Automation jobs also mean an interesting thing: companies don’t have to pay their employees (or robots) so the salary cost stays with them.
But, I believe that they will realize that if people are poor and out of work, they won’t come to the store to spend money.
I think the idea of a universal income will keep floating around. If the humans no longer create GDP, and the humans don’t profit from the GDP, then will the GDP exist? The companies will need to be taxed appropriately so that their income gets distributed.
It’s a very philosophical debate, and I am really interested in outcome of it. In European countries there seeem to be a general acceptance of the idea of universal income/gov. subsidies, but I don’t have much hope in America, where even a concept of healthcare is foreign.
But yes, FU money helps a lot to sit through the meeting discussing taking our jobs away. So far, I have been only included in geoarbitrage of some services to India or Eastern Europe (which is good for me, being here myself), but frankly, it’s not that different whether your job is taken away by a machine or Bob from Bangalore.
I’m interesting in that debate too. Even if full-fledge UBI doesn’t get implemented, something that helps people out while they retrain for a new career would be wise, imo. We can’t predict the future and no one can bank on UBI, but having FU money helps you stay afloat. Like the saying goes, “Pray to God, but keep rowing toward the shore.”

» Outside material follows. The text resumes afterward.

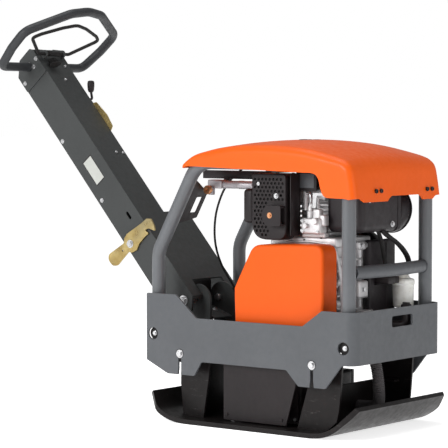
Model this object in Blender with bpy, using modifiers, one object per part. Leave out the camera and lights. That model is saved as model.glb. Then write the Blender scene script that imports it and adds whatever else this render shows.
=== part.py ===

To talk about jobs, I just had to double back and ask everyone this question. How many people have ever felt violated by an employer asking illegal questions on a job application that you answered anyway, just because you needed a job in the moment? And did you say anything to that employer after they hired you or kept your mouth shut?
In the next 10-20 years you will need to be flexible where you live and learning new skills. Yes, FU helps but once in a while you will have to take one for the team. I just finished a book on the subject, The war on normal people, excellent read.